**WRITTEN PROBLEM:** Reproduce only this span: the line containing "def new_collection(name: str)", the line containing "obj.matrix_parent_inverse = Matrix.Identity(4)", and every line between them, all exactly as given.

**MATERIAL PROVIDED:**
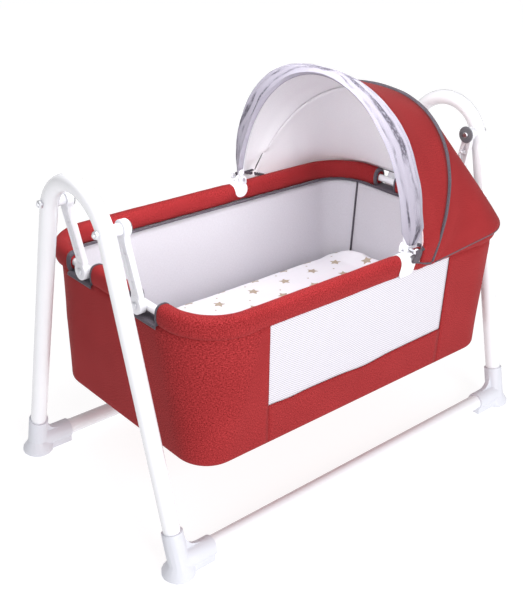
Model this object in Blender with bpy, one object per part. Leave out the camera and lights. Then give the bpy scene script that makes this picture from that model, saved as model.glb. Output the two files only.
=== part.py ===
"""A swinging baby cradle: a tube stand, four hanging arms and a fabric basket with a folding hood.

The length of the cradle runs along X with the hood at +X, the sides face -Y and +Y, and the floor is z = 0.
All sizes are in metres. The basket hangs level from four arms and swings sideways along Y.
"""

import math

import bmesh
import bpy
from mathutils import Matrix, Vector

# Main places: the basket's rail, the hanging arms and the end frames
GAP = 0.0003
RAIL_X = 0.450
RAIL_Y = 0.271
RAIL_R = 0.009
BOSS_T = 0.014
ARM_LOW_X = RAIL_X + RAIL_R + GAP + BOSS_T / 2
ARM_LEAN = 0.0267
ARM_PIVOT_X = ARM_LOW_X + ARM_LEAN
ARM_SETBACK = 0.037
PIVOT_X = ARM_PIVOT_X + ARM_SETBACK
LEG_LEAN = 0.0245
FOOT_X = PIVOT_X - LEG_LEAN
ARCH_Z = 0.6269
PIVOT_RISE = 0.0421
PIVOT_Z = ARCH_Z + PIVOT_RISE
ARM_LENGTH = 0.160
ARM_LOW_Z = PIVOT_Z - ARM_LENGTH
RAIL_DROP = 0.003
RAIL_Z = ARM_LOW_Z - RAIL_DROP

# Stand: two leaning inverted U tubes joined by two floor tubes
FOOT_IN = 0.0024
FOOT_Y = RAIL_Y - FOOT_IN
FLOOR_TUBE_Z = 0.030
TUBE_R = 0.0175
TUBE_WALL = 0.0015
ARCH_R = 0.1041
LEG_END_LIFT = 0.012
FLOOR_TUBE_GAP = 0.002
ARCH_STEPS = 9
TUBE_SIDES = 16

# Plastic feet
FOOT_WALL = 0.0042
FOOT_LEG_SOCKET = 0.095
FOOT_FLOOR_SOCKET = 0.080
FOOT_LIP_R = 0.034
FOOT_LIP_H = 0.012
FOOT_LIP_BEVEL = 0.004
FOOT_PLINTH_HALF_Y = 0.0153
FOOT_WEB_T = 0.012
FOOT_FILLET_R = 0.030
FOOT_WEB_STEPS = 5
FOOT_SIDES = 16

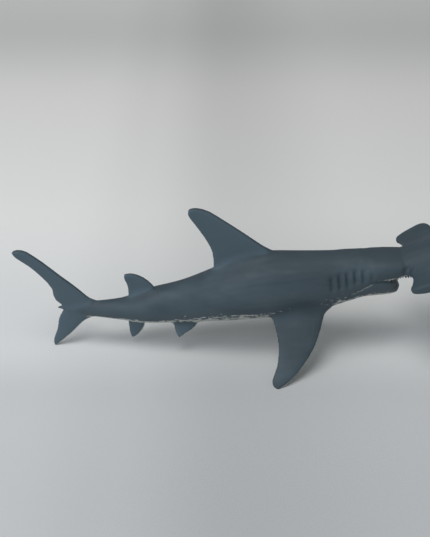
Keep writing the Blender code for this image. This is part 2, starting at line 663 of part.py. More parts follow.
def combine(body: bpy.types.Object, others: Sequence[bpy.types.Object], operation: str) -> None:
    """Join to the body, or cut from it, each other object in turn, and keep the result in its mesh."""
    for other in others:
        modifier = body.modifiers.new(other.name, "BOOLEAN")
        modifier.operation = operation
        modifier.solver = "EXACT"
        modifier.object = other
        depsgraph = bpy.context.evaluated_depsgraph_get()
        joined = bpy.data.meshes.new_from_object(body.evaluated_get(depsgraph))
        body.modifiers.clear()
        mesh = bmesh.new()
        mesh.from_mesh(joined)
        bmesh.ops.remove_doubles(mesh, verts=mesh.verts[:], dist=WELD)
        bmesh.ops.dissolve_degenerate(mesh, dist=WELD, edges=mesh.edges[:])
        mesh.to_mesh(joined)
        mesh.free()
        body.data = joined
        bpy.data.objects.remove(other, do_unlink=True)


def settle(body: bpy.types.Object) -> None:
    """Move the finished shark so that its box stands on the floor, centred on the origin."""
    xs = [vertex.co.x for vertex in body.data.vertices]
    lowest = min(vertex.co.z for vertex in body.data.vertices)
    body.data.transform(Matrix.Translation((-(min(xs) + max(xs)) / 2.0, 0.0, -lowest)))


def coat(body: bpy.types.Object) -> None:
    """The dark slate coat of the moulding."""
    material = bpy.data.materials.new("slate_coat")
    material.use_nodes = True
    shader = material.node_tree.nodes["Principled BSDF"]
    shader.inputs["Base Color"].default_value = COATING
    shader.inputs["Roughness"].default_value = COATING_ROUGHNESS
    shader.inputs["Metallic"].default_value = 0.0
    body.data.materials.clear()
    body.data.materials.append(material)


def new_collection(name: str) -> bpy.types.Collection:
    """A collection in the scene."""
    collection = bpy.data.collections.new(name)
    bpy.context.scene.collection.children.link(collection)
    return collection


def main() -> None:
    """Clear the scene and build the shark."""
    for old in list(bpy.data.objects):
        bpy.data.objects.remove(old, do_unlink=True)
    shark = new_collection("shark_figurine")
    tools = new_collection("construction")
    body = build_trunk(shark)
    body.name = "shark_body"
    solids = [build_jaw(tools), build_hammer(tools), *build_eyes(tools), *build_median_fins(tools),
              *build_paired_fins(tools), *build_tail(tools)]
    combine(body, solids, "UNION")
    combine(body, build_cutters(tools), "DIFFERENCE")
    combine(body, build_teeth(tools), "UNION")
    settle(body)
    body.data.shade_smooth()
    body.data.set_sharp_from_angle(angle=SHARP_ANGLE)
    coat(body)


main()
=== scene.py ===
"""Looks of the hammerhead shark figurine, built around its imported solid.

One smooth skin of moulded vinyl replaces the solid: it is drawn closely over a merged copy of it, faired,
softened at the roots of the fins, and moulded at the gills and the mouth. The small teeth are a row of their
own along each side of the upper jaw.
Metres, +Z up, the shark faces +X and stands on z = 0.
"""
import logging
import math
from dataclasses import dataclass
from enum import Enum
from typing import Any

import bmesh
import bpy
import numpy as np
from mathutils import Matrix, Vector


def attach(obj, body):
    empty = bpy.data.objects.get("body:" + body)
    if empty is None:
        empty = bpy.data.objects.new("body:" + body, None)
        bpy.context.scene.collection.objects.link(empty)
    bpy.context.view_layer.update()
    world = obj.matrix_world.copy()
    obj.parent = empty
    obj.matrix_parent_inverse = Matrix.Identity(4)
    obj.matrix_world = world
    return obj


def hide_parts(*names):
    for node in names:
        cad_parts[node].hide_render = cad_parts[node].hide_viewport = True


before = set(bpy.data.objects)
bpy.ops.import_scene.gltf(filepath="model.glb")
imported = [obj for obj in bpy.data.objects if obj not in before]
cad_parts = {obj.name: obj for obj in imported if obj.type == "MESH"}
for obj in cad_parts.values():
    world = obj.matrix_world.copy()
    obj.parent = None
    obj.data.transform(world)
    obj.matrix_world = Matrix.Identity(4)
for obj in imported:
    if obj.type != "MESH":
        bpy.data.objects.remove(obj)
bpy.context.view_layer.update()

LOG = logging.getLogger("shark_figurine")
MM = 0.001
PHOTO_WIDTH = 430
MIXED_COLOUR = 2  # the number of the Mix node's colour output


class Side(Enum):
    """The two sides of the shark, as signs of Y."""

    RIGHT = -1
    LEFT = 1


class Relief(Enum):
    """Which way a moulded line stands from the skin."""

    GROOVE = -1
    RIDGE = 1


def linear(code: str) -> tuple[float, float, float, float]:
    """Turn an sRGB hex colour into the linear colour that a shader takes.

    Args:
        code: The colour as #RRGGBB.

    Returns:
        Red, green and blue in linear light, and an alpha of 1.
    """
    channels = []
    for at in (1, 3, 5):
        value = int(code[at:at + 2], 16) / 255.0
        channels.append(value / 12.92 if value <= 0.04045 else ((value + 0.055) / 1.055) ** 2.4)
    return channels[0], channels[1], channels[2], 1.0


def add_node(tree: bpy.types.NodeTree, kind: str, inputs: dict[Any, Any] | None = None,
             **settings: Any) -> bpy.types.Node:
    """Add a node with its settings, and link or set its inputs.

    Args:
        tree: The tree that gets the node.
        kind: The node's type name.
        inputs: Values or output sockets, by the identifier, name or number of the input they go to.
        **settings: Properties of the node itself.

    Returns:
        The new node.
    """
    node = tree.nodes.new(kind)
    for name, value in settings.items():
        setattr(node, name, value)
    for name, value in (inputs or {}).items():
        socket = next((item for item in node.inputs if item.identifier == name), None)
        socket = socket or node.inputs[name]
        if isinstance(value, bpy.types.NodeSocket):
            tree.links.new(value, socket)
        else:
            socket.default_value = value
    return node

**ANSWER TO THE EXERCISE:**
def new_collection(name: str) -> bpy.types.Collection:
    """A collection in the scene."""
    collection = bpy.data.collections.new(name)
    bpy.context.scene.collection.children.link(collection)
    return collection


def main() -> None:
    """Clear the scene and build the shark."""
    for old in list(bpy.data.objects):
        bpy.data.objects.remove(old, do_unlink=True)
    shark = new_collection("shark_figurine")
    tools = new_collection("construction")
    body = build_trunk(shark)
    body.name = "shark_body"
    solids = [build_jaw(tools), build_hammer(tools), *build_eyes(tools), *build_median_fins(tools),
              *build_paired_fins(tools), *build_tail(tools)]
    combine(body, solids, "UNION")
    combine(body, build_cutters(tools), "DIFFERENCE")
    combine(body, build_teeth(tools), "UNION")
    settle(body)
    body.data.shade_smooth()
    body.data.set_sharp_from_angle(angle=SHARP_ANGLE)
    coat(body)


main()
=== scene.py ===
"""Looks of the hammerhead shark figurine, built around its imported solid.

One smooth skin of moulded vinyl replaces the solid: it is drawn closely over a merged copy of it, faired,
softened at the roots of the fins, and moulded at the gills and the mouth. The small teeth are a row of their
own along each side of the upper jaw.
Metres, +Z up, the shark faces +X and stands on z = 0.
"""
import logging
import math
from dataclasses import dataclass
from enum import Enum
from typing import Any

import bmesh
import bpy
import numpy as np
from mathutils import Matrix, Vector


def attach(obj, body):
    empty = bpy.data.objects.get("body:" + body)
    if empty is None:
        empty = bpy.data.objects.new("body:" + body, None)
        bpy.context.scene.collection.objects.link(empty)
    bpy.context.view_layer.update()
    world = obj.matrix_world.copy()
    obj.parent = empty
    obj.matrix_parent_inverse = Matrix.Identity(4)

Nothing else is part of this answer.